If You’re Still Not Sure

Can’t decide? Here’s some practical advice.

Go into a store and try it. JB Hi-Fi, Harvey Norman, OfficeWorks… all have display units you can actually touch. Spend 10 minutes using one. Scroll around, tap some things, try folding it if it’s a 2-in-1. You’ll know pretty quickly whether it feels natural and useful to you, or whether you’d just go back to the trackpad anyway.

Consider a 2-in-1 even if you’re on the fence. The flexibility of being able to fold the screen back or detach it is genuinely useful, even if you don’t use tablet mode every day. Having the option costs a bit more, but it means you’re not locked into one way of using the laptop.

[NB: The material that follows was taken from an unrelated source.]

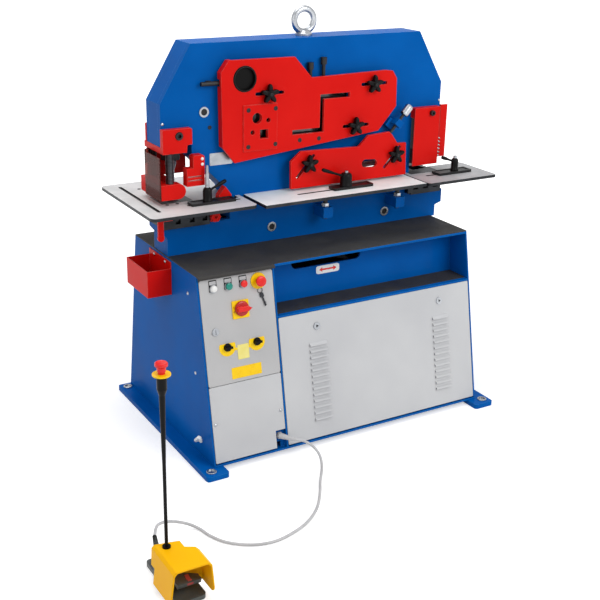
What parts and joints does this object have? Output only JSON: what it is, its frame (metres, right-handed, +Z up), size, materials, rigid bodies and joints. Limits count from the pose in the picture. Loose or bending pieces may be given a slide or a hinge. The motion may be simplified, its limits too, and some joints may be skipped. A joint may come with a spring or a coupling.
{
  "type": "ironworker machine",
  "caption": "Floor-standing hydraulic ironworker for punching, shearing flat, angle and round bar, and notching, with a control door, chip box and cabled foot switch.",
  "frame": {"origin": "floor level at the middle of the rectangle of the four anchor holes in the foot rails; the main frame's front face is in the plane y = 0", "axes": "+X along the front to the right, +Y from the front to the back, +Z up"},
  "size_m": [1.8636, 1.486, 1.5911],
  "materials": {
    "blue_paint": "semi-gloss",
    "red_paint": "semi-gloss",
    "grey_paint": "satin",
    "door_paint": "satin",
    "yellow_paint": "satin",
    "mat_rubber": "ribbed matt",
    "table_steel": "ground",
    "tool_steel": "ground",
    "machined_steel": "machined",
    "dark_steel": "blackened",
    "zinc_steel": "zinc plated",
    "inner_paint": "satin",
    "black_plastic": "moulded",
    "grey_plastic": "moulded",
    "yellow_plastic": "moulded",
    "red_plastic": "moulded",
    "green_plastic": "moulded",
    "clear_plastic": "clear polycarbonate"
  },
  "bodies": {
    "machine": {"foot_rails": "blue_paint", "cabinet": "blue_paint", "rubber_mats": "mat_rubber", "lower_panel": "grey_paint", "front_cover": "grey_paint", "cover_locks": "zinc_steel", "front_plate": "blue_paint", "back_plate": "blue_paint", "frame_rim": "blue_paint", "lifting_eye": "zinc_steel", "left_table": "table_steel", "middle_table": "table_steel", "right_table": "table_steel", "frame_screws": "zinc_steel", "punch_yoke": "red_paint", "stripper_posts": "dark_steel", "throat_brackets": "red_paint", "die_bolster": "machined_steel", "fixed_tools": "tool_steel", "notch_guard": "red_paint", "notch_bed": "machined_steel", "chip_box": "red_paint", "control_gear": "grey_plastic", "cylinder_body": "inner_paint", "hydraulic_unit": "inner_paint", "pedal_base": "black_plastic", "pedal_hood": "yellow_paint", "estop_post": "black_plastic", "pedal_cable": "grey_plastic", "cable_gland": "grey_plastic"},
    "beam": {"beam": "machined_steel", "moving_tools": "tool_steel"},
    "section_guard": {"section_guard": "red_paint"},
    "shear_guard": {"shear_guard": "red_paint", "hold_down_spindle": "dark_steel"},
    "knob_1": {"knob_1": "black_plastic"},
    "knob_2": {"knob_2": "black_plastic"},
    "knob_3": {"knob_3": "black_plastic"},
    "knob_4": {"knob_4": "black_plastic"},
    "knob_5": {"knob_5": "black_plastic"},
    "stripper": {"stripper": "red_paint"},
    "punch_guard": {"punch_guard": "clear_plastic"},
    "die_lever": {"die_lever": "red_paint"},
    "left_stop": {"left_stop": "dark_steel"},
    "middle_stop": {"middle_stop": "dark_steel"},
    "right_stop": {"right_stop": "dark_steel"},
    "left_lever": {"left_lever": "black_plastic"},
    "middle_lever": {"middle_lever": "black_plastic"},
    "right_lever": {"right_lever": "black_plastic"},
    "door": {"door": "door_paint", "door_fittings": "yellow_plastic"},
    "start_button": {"start_button": "green_plastic"},
    "stop_button": {"stop_button": "red_plastic"},
    "estop_button": {"estop_button": "red_plastic"},
    "main_switch": {"main_switch": "red_plastic"},
    "left_selector": {"left_selector": "black_plastic"},
    "right_selector": {"right_selector": "black_plastic"},
    "door_lock": {"door_lock": "zinc_steel"},
    "pedal": {"pedal": "black_plastic"},
    "post_button": {"post_button": "red_plastic"}
  },
  "joints": [
    {"name": "beam_stroke", "type": "slide", "parent": "machine", "child": "beam", "axis": [0, 0, 1], "range_m": [-0.04, 0]},
    {"name": "section_guard_slide", "type": "slide", "parent": "machine", "child": "section_guard", "axis": [1, 0, 0], "range_m": [-0.06, 0]},
    {"name": "shear_guard_slide", "type": "slide", "parent": "machine", "child": "shear_guard", "axis": [0.6691, 0, 0.7431], "range_m": [0, 0.034]},
    {"name": "knob_1_turn", "type": "hinge", "parent": "machine", "child": "knob_1", "pos_m": [-0.205, -0.06, 1.294], "axis": [0, 1, 0], "range_deg": [-120, 120]},
    {"name": "knob_2_turn", "type": "hinge", "parent": "machine", "child": "knob_2", "pos_m": [0.257, -0.06, 1.298], "axis": [0, 1, 0], "range_deg": [-120, 120]},
    {"name": "knob_3_turn", "type": "hinge", "parent": "machine", "child": "knob_3", "pos_m": [0.178, -0.06, 1.142], "axis": [0, 1, 0], "range_deg": [-120, 120]},
    {"name": "knob_4_turn", "type": "hinge", "parent": "machine", "child": "knob_4", "pos_m": [-0.036, -0.06, 1.018], "axis": [0, 1, 0], "range_deg": [-120, 120]},
    {"name": "knob_5_turn", "type": "hinge", "parent": "machine", "child": "knob_5", "pos_m": [0.366, -0.06, 1.014], "axis": [0, 1, 0], "range_deg": [-120, 120]},
    {"name": "stripper_lift", "type": "slide", "parent": "machine", "child": "stripper", "axis": [0, 0, 1], "range_m": [0, 0.05]},
    {"name": "punch_guard_swing", "type": "hinge", "parent": "machine", "child": "punch_guard", "pos_m": [-0.611, 0.126, 1], "axis": [0, 0, 1], "range_deg": [-90, 0]},
    {"name": "die_lever_swing", "type": "hinge", "parent": "machine", "child": "die_lever", "pos_m": [-0.598, -0.03, 0.872], "axis": [0, 1, 0], "range_deg": [-20, 20]},
    {"name": "left_stop_slide", "type": "slide", "parent": "machine", "child": "left_stop", "axis": [1, 0, 0], "range_m": [-0.05, 0.1]},
    {"name": "middle_stop_slide", "type": "slide", "parent": "machine", "child": "middle_stop", "axis": [1, 0, 0], "range_m": [-0.08, 0.08]},
    {"name": "right_stop_slide", "type": "slide", "parent": "machine", "child": "right_stop", "axis": [1, 0, 0], "range_m": [-0.04, 0.06]},
    {"name": "left_lever_turn", "type": "hinge", "parent": "left_stop", "child": "left_lever", "pos_m": [-0.462, -0.052, 0.93], "axis": [0, 0, 1], "range_deg": [-120, 0]},
    {"name": "middle_lever_turn", "type": "hinge", "parent": "middle_stop", "child": "middle_lever", "pos_m": [0.111, -0.095, 0.93], "axis": [0, 0, 1], "range_deg": [0, 120]},
    {"name": "right_lever_turn", "type": "hinge", "parent": "right_stop", "child": "right_lever", "pos_m": [0.653, -0.08, 0.93], "axis": [0, 0, 1], "range_deg": [0, 120]},
    {"name": "door_hinge", "type": "hinge", "parent": "machine", "child": "door", "pos_m": [-0.305, -0.28453, 0.49923], "axis": [0, 0.1929, 0.9812], "range_deg": [0, 100]},
    {"name": "start_button_push", "type": "slide", "parent": "door", "child": "start_button", "axis": [0, 0.9812, -0.1929], "range_m": [0, 0.004], "stiffness_N_per_m": 600, "springref_m": -0.004},
    {"name": "stop_button_push", "type": "slide", "parent": "door", "child": "stop_button", "axis": [0, 0.9812, -0.1929], "range_m": [0, 0.004], "stiffness_N_per_m": 600, "springref_m": -0.004},
    {"name": "estop_button_push", "type": "slide", "parent": "door", "child": "estop_button", "axis": [0, 0.9812, -0.1929], "range_m": [0, 0.005], "stiffness_N_per_m": 600, "springref_m": -0.004},
    {"name": "main_switch_turn", "type": "hinge", "parent": "door", "child": "main_switch", "pos_m": [-0.443, -0.27391, 0.574], "axis": [0, 0.9812, -0.1929], "range_deg": [-90, 0]},
    {"name": "left_selector_turn", "type": "hinge", "parent": "door", "child": "left_selector", "pos_m": [-0.508, -0.29907, 0.446], "axis": [0, 0.9812, -0.1929], "range_deg": [-45, 45]},
    {"name": "right_selector_turn", "type": "hinge", "parent": "door", "child": "right_selector", "pos_m": [-0.388, -0.29907, 0.446], "axis": [0, 0.9812, -0.1929], "range_deg": [-45, 45]},
    {"name": "door_lock_turn", "type": "hinge", "parent": "door", "child": "door_lock", "pos_m": [-0.549, -0.28688, 0.508], "axis": [0, 0.9812, -0.1929], "range_deg": [0, 90]},
    {"name": "pedal_press", "type": "hinge", "parent": "machine", "child": "pedal", "pos_m": [-1, -0.939, 0.058], "axis": [1, 0, 0], "range_deg": [0, 10], "stiffness_Nm_per_rad": 8, "springref_deg": -17.19},
    {"name": "post_button_push", "type": "slide", "parent": "machine", "child": "post_button", "axis": [0, 0, -1], "range_m": [0, 0.005], "stiffness_N_per_m": 600, "springref_m": -0.004}
  ]
}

Look for models where touch is optional. Some laptop lines give you the choice between touch and non-touch at the same spec level. That’s the ideal situation – you’re not being forced into a bundled upgrade you didn’t ask for.

My Final Verdict

Touchscreens are a “nice to have” for most people, and a genuine “must have” for a smaller group based on my sales experience.

If you’re a student who wants to handwrite notes, an artist, a presenter, or someone buying a 2-in-1 for real tablet use – go for it. The investment makes sense and you’ll use it regularly.

For everyone else, the honest truth is that most laptop users default back to their keyboard and trackpad within a few weeks of buying a touchscreen model. You end up paying more for a feature that collects fingerprints and quietly drains your battery in the background.

The key question to ask yourself is simple: Will I actually use this regularly? Not “could I see myself using it?” – because the answer to that is almost always yes. But will you actually use it, day in, day out?

If the answer is a confident yes, go for it. If it’s a “maybe” or “it seems cool,” save your money and put it towards better specs that you’ll benefit from every single day.